The exposed areas are sprayed and dried, then the peeled pieces of
frisket are re-applied and the process repeated elsewhere.
It's time-consuming, but it's the only way!
The only knock is that it's expensive, about $65 for a ten-yard, two
ft wide roll – it costs as much per square foot as the 40-ply illustration
board.
357th FG Mustangs, once the "White Nose Era" ended in early April 1994, had
yellow and red checked noses and banded spinners.
Later in the war 364th Fighter Squadron Mustangs had yellow rudders.

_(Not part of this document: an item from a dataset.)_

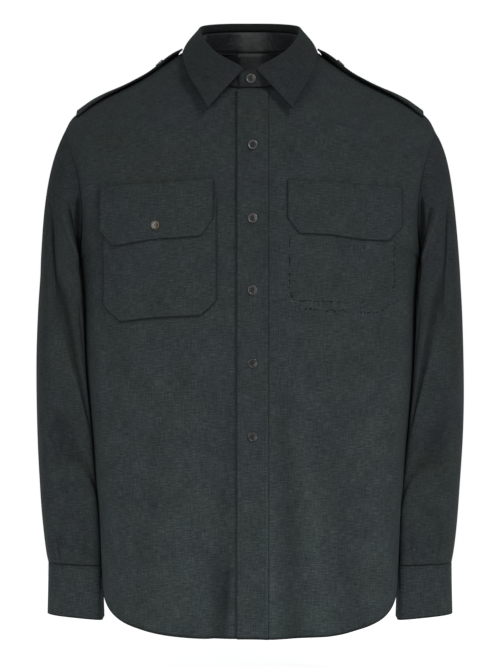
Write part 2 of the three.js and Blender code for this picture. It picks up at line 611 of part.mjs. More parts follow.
// A sewn-through button: a rim round a shallow dish, laid on the cloth and facing out
function button(radius) {
  const rim = radius * 0.78;
  const profile = [
    [0, 0], [radius * 0.86, 0], [radius, BUTTON_THICKNESS * 0.45], [radius * 0.93, BUTTON_THICKNESS],
    [rim, BUTTON_THICKNESS * 0.95], [radius * 0.6, BUTTON_THICKNESS * 0.6], [0, BUTTON_THICKNESS * 0.55],
  ].map(([r, h]) => new THREE.Vector2(r, h));
  return new THREE.LatheGeometry(profile, 14);
}
function addButton(name, radius, place, facing, material) {
  const mesh = add(name, button(radius), material);
  mesh.quaternion.setFromUnitVectors(vec(0, 1, 0), facing.clone().normalize());
  mesh.position.copy(place);
}
function addButtons() {
  const placketOut = CLOTH + LAYER;
  FRONT_BUTTONS_Z.forEach((z, i) => {
    const p = frontPlace(BUTTON_X, z);
    const above = frontPlace(BUTTON_X, z + 6);
    const facing = vec(0, -(above.z - p.z), above.y - p.y).normalize();
    const seat = p.addScaledVector(facing, placketOut + BUTTON_GAP);
    addButton(`button_front_${i + 1}`, BUTTON_RADIUS, seat, facing, horn());
  });
  addButton('button_collar', BUTTON_RADIUS, vec(1.2, -98.4, -32), vec(0, -1, 0.06), horn());
  const onPocket = frontPlace(-114.5, -213.5);
  const facing = vec(-0.24, -1, 0.02).normalize();
  const flapOut = 2 * PATCH_GAP + CLOTH + BAND;
  onPocket.addScaledVector(facing, flapOut + LAYER);
  addButton('button_pocket', POCKET_BUTTON_RADIUS, onPocket, facing, horn(TAN_HORN_COLOUR));
  for (const [name, side] of [['left', 1], ['right', -1]]) {
    const seat = strapPoint(STRAP_BUTTON_X, 0, side);
    const uphill = strapPoint(STRAP_BUTTON_X - 6, 0, side).sub(seat);
    const up = vec(side * uphill.z, -6 * STRAP_TILT, 6).normalize();
    addButton(`button_epaulette_${name}`, BUTTON_RADIUS, seat.addScaledVector(up, STRAP_BUTTON_GAP), up, horn());
    const onCuff = tubePoint(CUFF[1], CUFF_BUTTON_TURN, side);
    const along = tubePoint(CUFF[1], CUFF_BUTTON_TURN + 3, side).sub(onCuff);
    const out = vec(-side * along.y, side * along.x, 0).normalize();
    addButton(`button_cuff_${name}`, BUTTON_RADIUS, onCuff.addScaledVector(out, LAYER), out, horn());
  }
}

addBody();
addSleeves();
addPlacket();
addPockets();
addStand();
addCollarFall();
addCuffs();
addSleevePlackets();
addStraps();
addButtons();
export default shirt;
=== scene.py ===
"""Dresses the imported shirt: fine shells with their creases, sewing, horn buttons, materials and stage.

Lengths in the tables are millimetres; meshes are made in metres. The front faces -Y and the
wearer's left is +X, as in the part.
"""
import json
import math

import bmesh
import bpy
import numpy as np
from bpy.props import FloatProperty, FloatVectorProperty, PointerProperty
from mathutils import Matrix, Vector
from mathutils.bvhtree import BVHTree

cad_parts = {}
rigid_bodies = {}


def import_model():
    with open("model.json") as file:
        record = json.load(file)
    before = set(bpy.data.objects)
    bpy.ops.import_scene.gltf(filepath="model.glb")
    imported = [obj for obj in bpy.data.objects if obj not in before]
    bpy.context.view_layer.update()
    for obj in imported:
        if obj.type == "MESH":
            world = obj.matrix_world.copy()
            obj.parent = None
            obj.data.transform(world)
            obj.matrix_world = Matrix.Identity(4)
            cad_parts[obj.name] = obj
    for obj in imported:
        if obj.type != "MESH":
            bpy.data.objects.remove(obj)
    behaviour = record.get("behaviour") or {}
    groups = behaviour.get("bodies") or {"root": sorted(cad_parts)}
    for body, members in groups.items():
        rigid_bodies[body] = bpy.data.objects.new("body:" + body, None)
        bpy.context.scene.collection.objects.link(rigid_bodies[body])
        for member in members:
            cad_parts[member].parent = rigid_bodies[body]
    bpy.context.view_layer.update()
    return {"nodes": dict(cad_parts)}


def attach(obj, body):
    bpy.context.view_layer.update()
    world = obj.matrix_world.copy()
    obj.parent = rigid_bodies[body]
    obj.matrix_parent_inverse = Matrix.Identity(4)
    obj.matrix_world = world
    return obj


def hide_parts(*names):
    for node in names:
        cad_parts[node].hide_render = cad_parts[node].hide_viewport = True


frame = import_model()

bl_info = {
    "name": "Shirt with shoulder straps",
    "version": (1, 0, 0),
    "blender": (4, 5, 0),
    "location": "View3D > Sidebar > Shirt",
    "description": "Builds the cloth, sewing, buttons and stage of a long-sleeved shirt",
    "category": "Object",
}

MM = 0.001


# Sizes of the shirt, as in the part

CLOTH, BAND, STRAP = 1.2, 1.6, 2.4
SEAM = 0.12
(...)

Using the frisket and painting technique described above, I started on
the aircraft by painting the checker and bands pattern, the insignia, fuselage
tank filler cap, and yellow tail.
Continuing, I added the anti-glare panel, invasion stripes, and C5-T fuselage
code. I
painted the black portions of the stripes with a dark gray, which allowed me to
paint a little darker along the bottom to provide shape to the fuselage.
I re-attached the frisket over all these painted markings, then
airbrushed a base light blue-gray over all of the natural metal areas:
The natural metal effect was achieved by uncovering individual panels and
misting on just enough of a lighter or darker blue-gray color to give variation.

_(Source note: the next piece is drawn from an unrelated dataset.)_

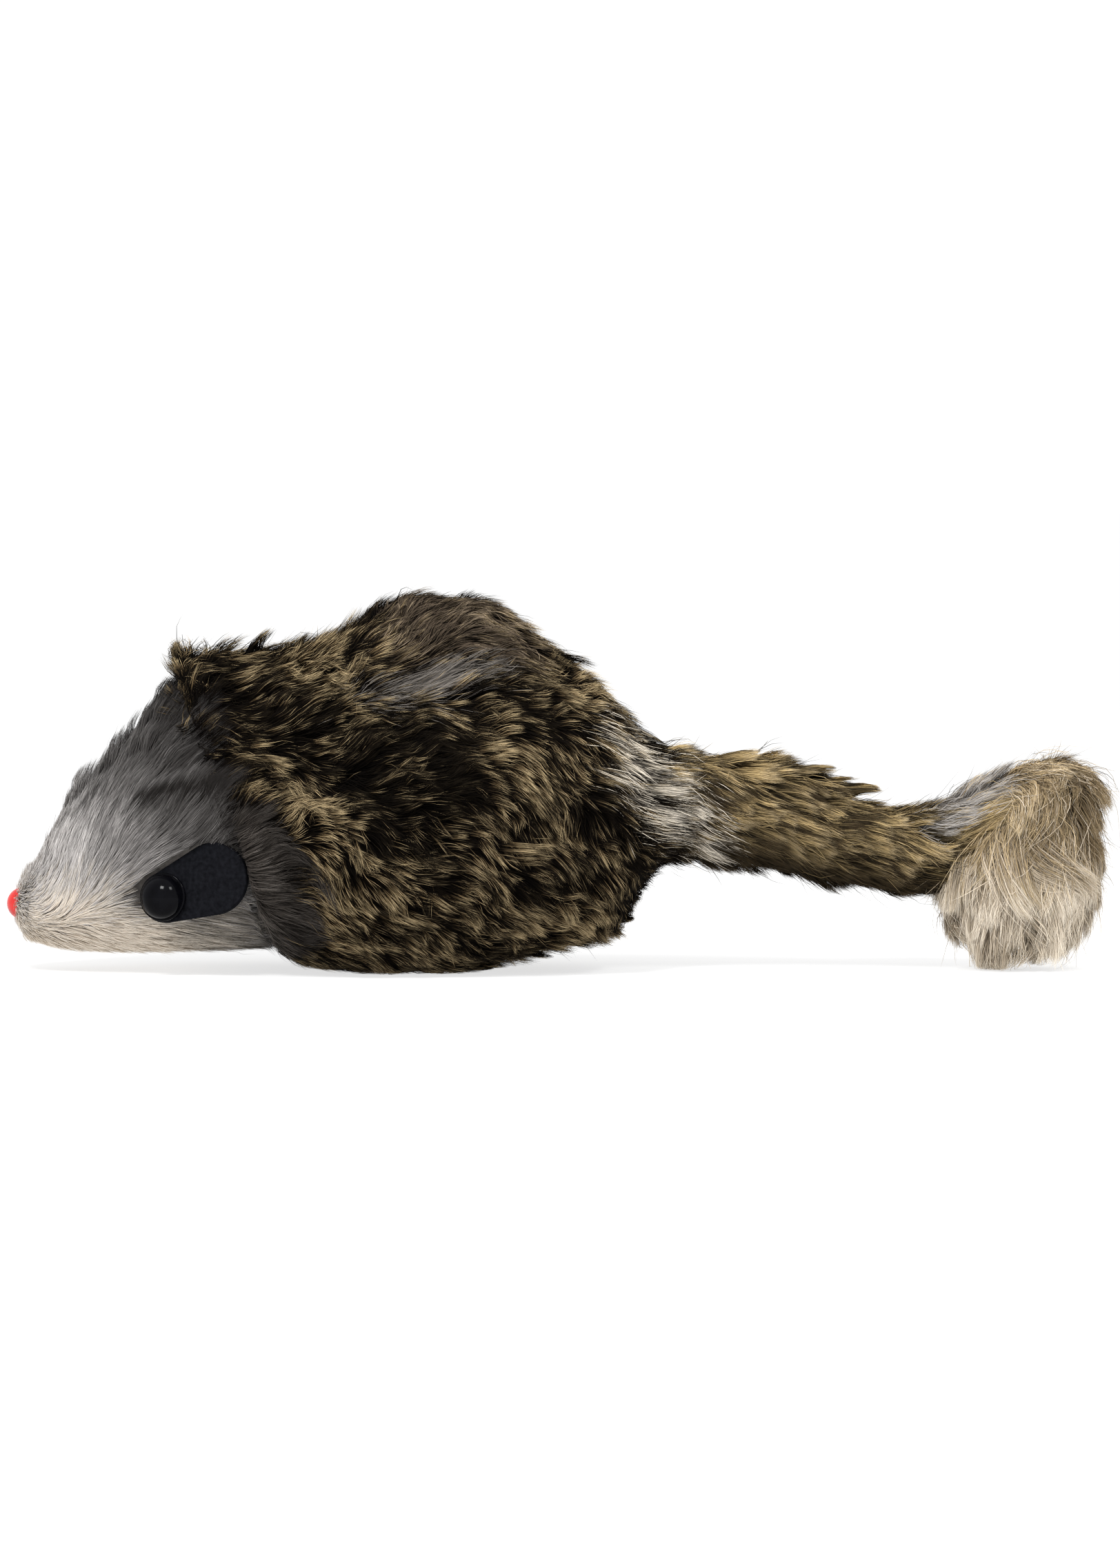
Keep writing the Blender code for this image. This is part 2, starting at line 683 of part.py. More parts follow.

Natural metal aircraft are flying collections of curved mirrors, with
variable polish and texture.
The fuselage aft of the canopy is reflecting deep blue sky above and
behind the aircraft, and so is the darkest blue.
The wing is reflecting a cloud bank below and behind and is light
gray.
The low angle and direction of the shadows in the source photo indicate that the
two aircraft were flying west in the late afternoon, in all likelihood returning
to
After I had finished this and peeled off all natural metal frisket, I
realized that there was a bit too much variation between panels, so I misted on
more of the base blue-gray to reduce the contrast.
I then removed and discarded all of the frisket covering the aircraft
and could see almost all of the aircraft at once.
Note that there are only two white invasion stripes – the rearmost
stripe can't be seen in either of the two photos.
I could be wrong, but I don't think it's there.
Using heavily thinned black, I started adding panel lines, rivets, fasteners,
and shadows along panel edges.
I also used thinned white to build up the reflections off the front of
the exhaust stacks, the front of the fin, wingtip, stabilizer tip, wing and
stabilizer roots, etc.
If I thought a panel was too dark or too light, I'd add the
appropriate thinned paint to correct it. Midway through this, I added a light
gray mist along the bottom of the fuselage fore and aft of the wing, as these
areas were also reflecting the cloud layer and shouldn't have been blue.
When I got to a point where the panels in a certain area looked good, I'd
seal them in with clear gloss.
As with the earlier painting, the process of detailing with thinned
black and white improved the look of the painting a lot, and was very enjoyable.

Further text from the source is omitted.